En een zoogkind zal zich vermaken over het hol van een adder; en een gespeend kind zal zijn hand uitsteken in de kuil van den basilisk.
9 And they shall not hurt, nor shall they at all be able to destroy any one on my holy mountain: for the whole [world] is filled with the knowledge of the Lord, as much water covers the seas.
Men zal nergens leed doen noch verderven op den gansen berg Mijner heiligheid; want de aarde zal vol van kennis des HEEREN zijn, gelijk de wateren den bodem der zee bedekken.
10 And in that day there shall be a root of Jesse, and he that shall arise to rule over the Gentiles; in him shall the Gentiles trust, and his rest shall be glorious.
Want het zal geschieden ten zelven dage, dat de heidenen naar den Wortel van Isai, Die staan zal tot een banier der volken, zullen vragen, en Zijn rust zal heerlijk zijn.

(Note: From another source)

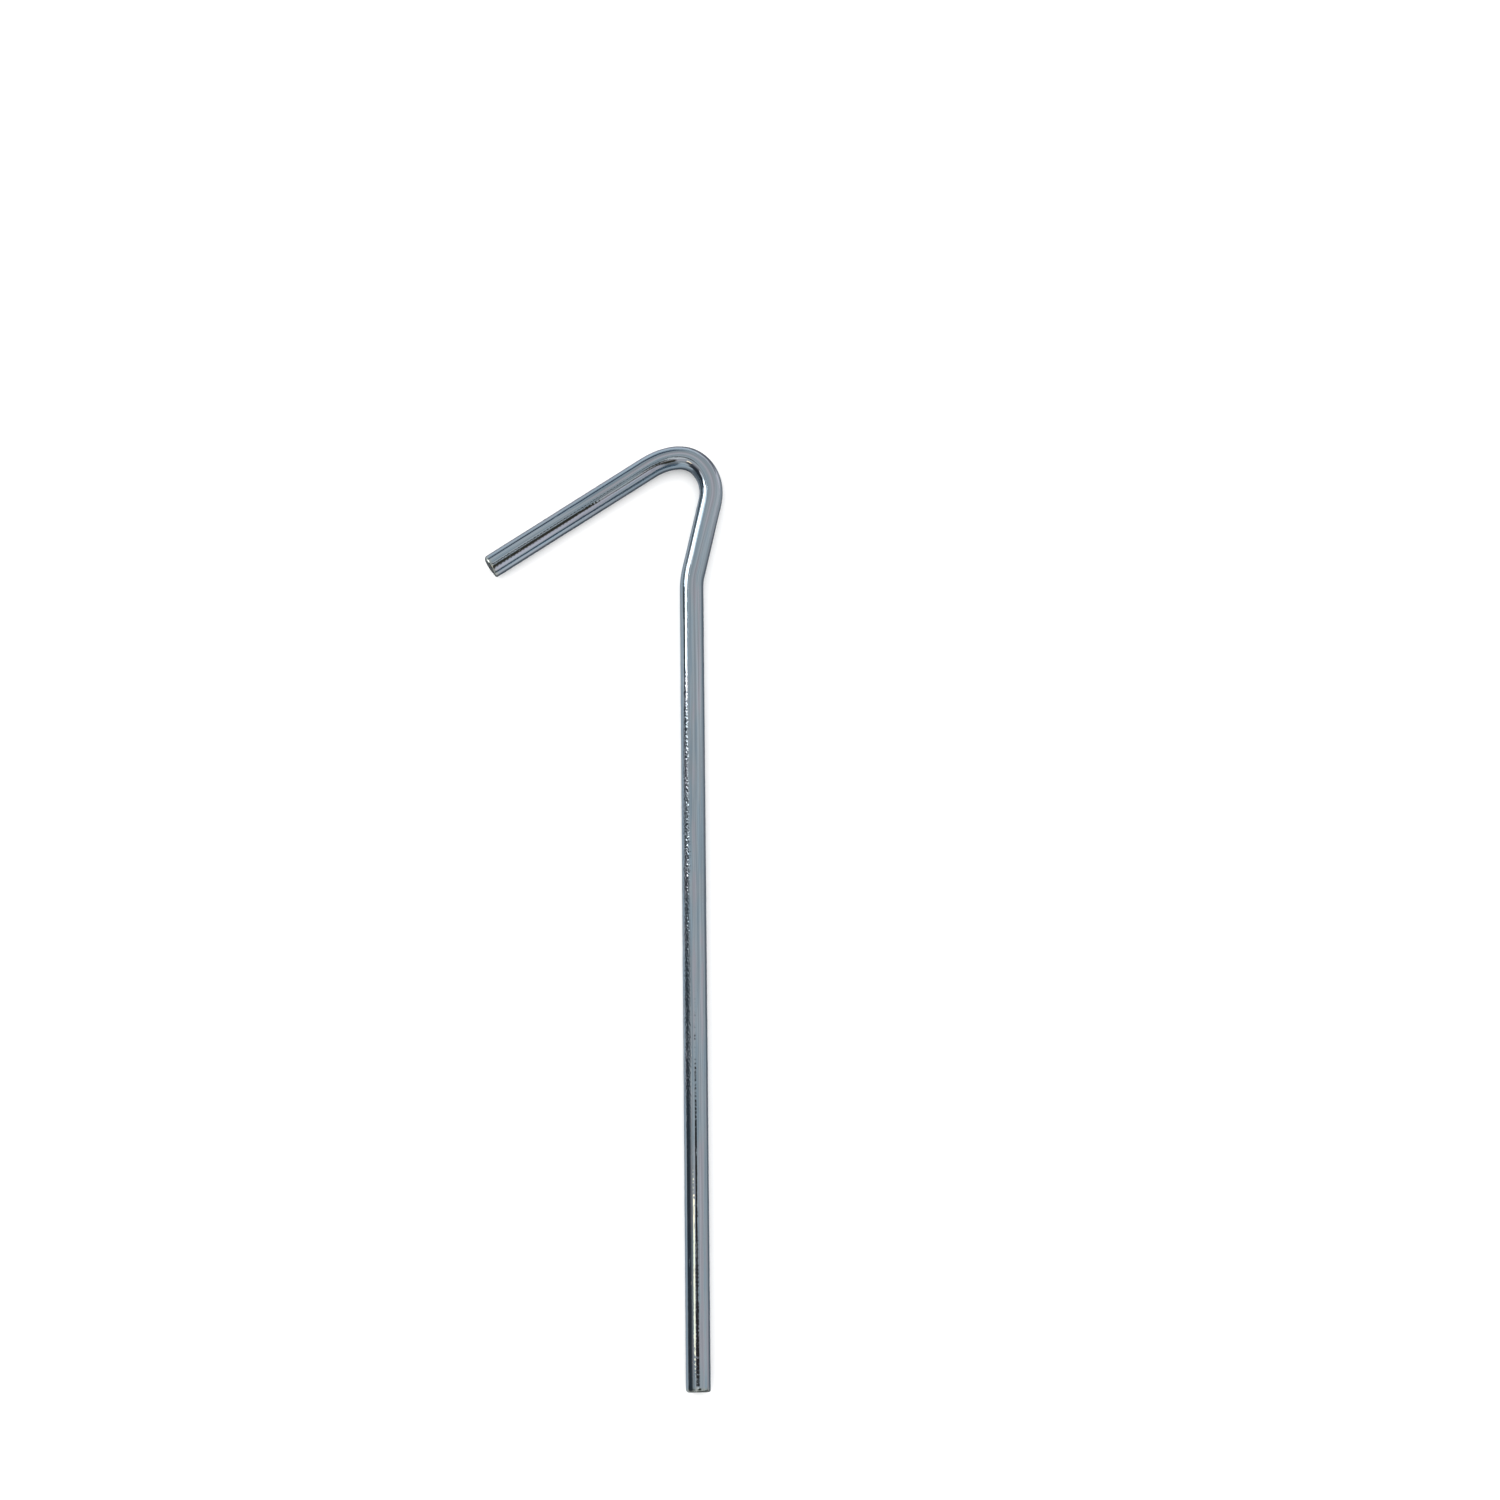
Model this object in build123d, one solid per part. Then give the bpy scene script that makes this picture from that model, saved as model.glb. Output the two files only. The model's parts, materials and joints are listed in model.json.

11 And it shall be in that day, [that] the Lord shall again shew his hand, to be zealous for the remnant that is left of the people, which shall be left by the Assyrians, and [that] from Egypt, and from the country of Babylon, and from Ethiopia, and from the Elamites, and from the rising of the sun, and out of Arabia.
Want het zal geschieden te dien dage, dat de Heere ten anderen male Zijn hand aanleggen zal om weder te verwerven het overblijfsel Zijns volks, hetwelk overgebleven zal zijn van Assyrie, en van Egypte, en van Pathros, en van Morenland, en van Elam, en van Sinear, en van Hamath, en van de eilanden der zee.
12 And he shall lift up a standard for the nations, and he shall gather the lost ones of Israel, and he shall gather the dispersed of Juda from the four corners of the earth.
En Hij zal een banier oprichten onder de heidenen, en Hij zal de verdrevenen van Israel verzamelen, en de verstrooiden uit Juda vergaderen, van de vier einden des aardrijks.
13 And the envy of Ephraim shall be taken away, and the enemies of Juda shall perish: Ephraim shall not envy Juda, and Juda shall not afflict Ephraim.
En de nijd van Efraim zal wegwijken, en de tegenpartijders van Juda zullen uitgeroeid worden; Efraim zal Juda niet benijden, en Juda zal Efraim niet benauwen.
14 And they shall fly in the ships of the Philistines: they shall at the same time spoil the sea, and them [that come] from the east, and Idumea: and they shall lay their hands on Moab first; but the children of Ammon shall first obey [them.]
Maar zij zullen den Filistijnen op den schouder vliegen tegen het westen, en zij zullen te zamen die van het oosten beroven; aan Edom en Moab zullen zij hun handen slaan, en de kinderen Ammons zullen hun gehoorzaam zijn.
15 And the Lord shall make desolate the sea of Egypt; and he shall lay his hand on the river with a strong wind, and he shall smite the seven channels, so that men shall pass through it dry-shod.
Ook zal de HEERE den inham der zee van Egypte verbannen, en Hij zal Zijn hand bewegen tegen de rivier, door de sterkte Zijns winds; en Hij zal dezelve slaan in de zeven stromen, en Hij zal maken, dat men met schoenen daardoor zal gaan.
16 And there shall be a passage for my people that is left in Egypt: and it shall be to Israel as the day when he came forth out of the land of Egypt.
En er zal een gebaande weg zijn voor het overblijfsel Zijns volks, dat overgebleven zal zijn van Assur, gelijk als Israel geschiedde ten dage, toen het uit Egypteland optoog.